Data extract:
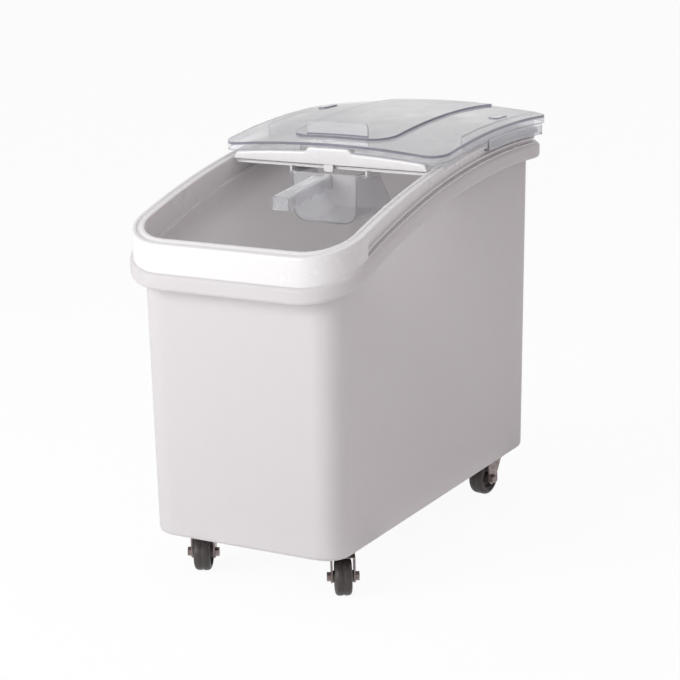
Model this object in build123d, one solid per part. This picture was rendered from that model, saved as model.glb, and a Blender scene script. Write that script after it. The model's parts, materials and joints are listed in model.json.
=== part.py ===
from build123d import *
import math
import os

# Ingredient bin: a drafted tub with a slanted front, a top frame with curved rails, a clear lid that
# slides on the rails, a clear scoop on hooks under the deck and four swivel casters.
# Frame: X across, -Y front, +Z up, origin on the floor under the middle of the rim. Millimetres.

# Tub
TUB_BOTTOM_Z = 74.0
TUB_BOTTOM_WIDTH = 330.0
TUB_BOTTOM_LENGTH = 682.0
TUB_DRAFT = 0.6
TUB_CORNER = 40.0
TUB_WALL = 4.0
TUB_FLOOR = 10.0
TUB_BASE_ROUND = 8.0
TUB_INNER_ROUND = 22.0
BASE_RIM = 9.0
BASE_RECESS = 5.0
BASE_RIB = 3.5

# Rim: a down-turned channel round the mouth, whose top follows a long arc seen from the side
RIM_WIDTH = 395.0
RIM_LENGTH = 750.0
RIM_CORNER = 84.0
RIM_HEIGHT = 25.0
RIM_WALL = 4.5
RIM_ROUND = 6.5
RIM_ARC = 1600.0
RIM_CREST_Y = 225.0
RIM_CREST_Z = 607.0

# Top frame and its rails
RAIL_ARC = 1720.0
RAIL_CREST_Y = 200.0
RAIL_CREST_Z = 632.0
FRAME_INSET = 5.0
FRAME_WALL = 4.0
FRAME_ROUND = 5.0
LIP_THICKNESS = 6.0
GROOVE_DEPTH = 11.0
GROOVE_START_Y = -286.0
RIDGE_DROP = 15.5
RIDGE_THICKNESS = 4.0
RIDGE_DEPTH = 6.5
FOOT_FLANGE = 4.0
MOUTH_WIDTH = 320.0
MOUTH_FRONT_Y = -337.0
MOUTH_REAR_Y = -62.0
MOUTH_CORNER = 46.0
MOUTH_SKIRT = 20.0
DECK_DROP = 6.0
DECK_THICKNESS = 4.0
CROSS_MEMBER = 26.0
STOP_WIDTH = 82.0
STOP_DEPTH = 12.0
STOP_HEIGHT = 4.0

# Lid: a thin crowned sheet with skirts, hooked under the rail lips
LID_RISE = 32.0
LID_SHEET = 3.0
LID_WIDTH = 392.0
LID_FRONT_Y = -58.0
LID_REAR_Y = 352.0
LID_FRONT_CORNER = 34.0
LID_REAR_CORNER = 27.0
LID_SKIRT = 13.0
LID_SKIRT_WALL = 3.0
HOOK_FRONT_Y = 114.0
HOOK_REAR_Y = 322.0
HOOK_FOOT = 4.0
LID_RUN_GAP = 0.5
LID_SIDE_GAP = 1.0
RUNNER_THICKNESS = 3.0
RUNNER_X = 174.0
RUNNER_FRONT_Y = 60.0
RUNNER_REAR_Y = 330.0
PANEL_WIDTH = 180.0
PANEL_FRONT_Y = -30.0
PANEL_CORNER = 42.0
PANEL_RISE = 3.5
GRIP_WIDTH = 96.0
GRIP_RISE = 8.0
TAB_WIDTH = 108.0
TAB_HEIGHT = 20.0
TAB_THICKNESS = 3.0
TAB_CORNER = 7.0
TAB_Y = -24.0
SNAP_LENGTH = 46.0
SNAP_WIDTH = 18.0
SNAP_RISE = 1.8
SNAP_X = 158.0
SNAP_Y = 228.0

# Scoop and the hooks that carry it
SCOOP_WIDTH = 114.0
SCOOP_HEIGHT = 78.0
SCOOP_LENGTH = 130.0
SCOOP_WALL = 2.5
SCOOP_CORNER = 24.0
SCOOP_BACK_Y = -70.0
SCOOP_RIM_Z = 600.0
SCOOP_MOUTH_SLANT = 38.0
FLANGE_WIDTH = 7.0
FLANGE_GAP = 0.3
HANDLE_LENGTH = 136.0
HANDLE_WIDTH = 30.0
HANDLE_HEIGHT = 22.0
HANDLE_SLOPE = 5.5
HANDLE_ROUND = 6.0
FINGER_COUNT = 4
FINGER_RADIUS = 15.0
FINGER_DEPTH = 5.0
HANGER_THICKNESS = 3.0
HANGER_LENGTH = 58.0
HANGER_SIDE_GAP = 1.2
HANGER_FOOT = 6.5
CENTRE_TAB_WIDTH = 16.0
CENTRE_TAB_DEPTH = 6.0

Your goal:
Copy the lines from the start of the data verbatim, stopping after the line containing "STOP_HEIGHT = 4.0".

Result:
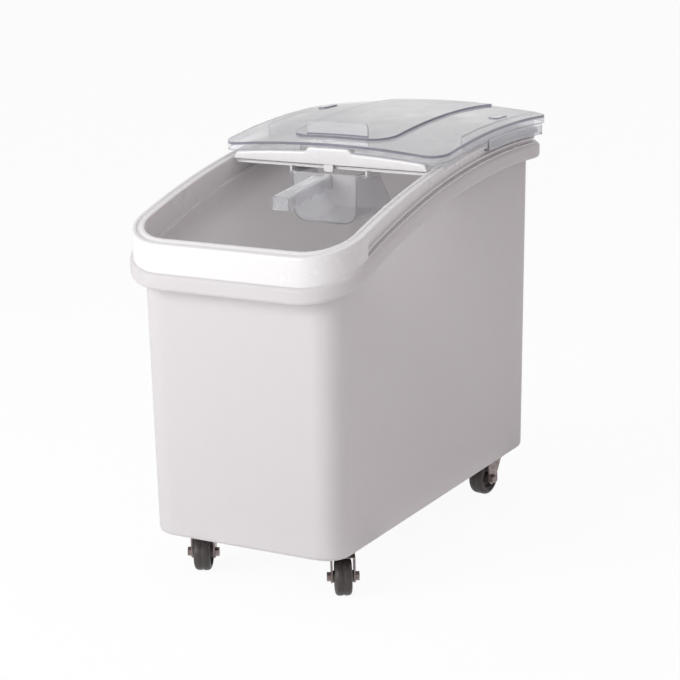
Model this object in build123d, one solid per part. This picture was rendered from that model, saved as model.glb, and a Blender scene script. Write that script after it. The model's parts, materials and joints are listed in model.json.
=== part.py ===
from build123d import *
import math
import os

# Ingredient bin: a drafted tub with a slanted front, a top frame with curved rails, a clear lid that
# slides on the rails, a clear scoop on hooks under the deck and four swivel casters.
# Frame: X across, -Y front, +Z up, origin on the floor under the middle of the rim. Millimetres.

# Tub
TUB_BOTTOM_Z = 74.0
TUB_BOTTOM_WIDTH = 330.0
TUB_BOTTOM_LENGTH = 682.0
TUB_DRAFT = 0.6
TUB_CORNER = 40.0
TUB_WALL = 4.0
TUB_FLOOR = 10.0
TUB_BASE_ROUND = 8.0
TUB_INNER_ROUND = 22.0
BASE_RIM = 9.0
BASE_RECESS = 5.0
BASE_RIB = 3.5

# Rim: a down-turned channel round the mouth, whose top follows a long arc seen from the side
RIM_WIDTH = 395.0
RIM_LENGTH = 750.0
RIM_CORNER = 84.0
RIM_HEIGHT = 25.0
RIM_WALL = 4.5
RIM_ROUND = 6.5
RIM_ARC = 1600.0
RIM_CREST_Y = 225.0
RIM_CREST_Z = 607.0

# Top frame and its rails
RAIL_ARC = 1720.0
RAIL_CREST_Y = 200.0
RAIL_CREST_Z = 632.0
FRAME_INSET = 5.0
FRAME_WALL = 4.0
FRAME_ROUND = 5.0
LIP_THICKNESS = 6.0
GROOVE_DEPTH = 11.0
GROOVE_START_Y = -286.0
RIDGE_DROP = 15.5
RIDGE_THICKNESS = 4.0
RIDGE_DEPTH = 6.5
FOOT_FLANGE = 4.0
MOUTH_WIDTH = 320.0
MOUTH_FRONT_Y = -337.0
MOUTH_REAR_Y = -62.0
MOUTH_CORNER = 46.0
MOUTH_SKIRT = 20.0
DECK_DROP = 6.0
DECK_THICKNESS = 4.0
CROSS_MEMBER = 26.0
STOP_WIDTH = 82.0
STOP_DEPTH = 12.0
STOP_HEIGHT = 4.0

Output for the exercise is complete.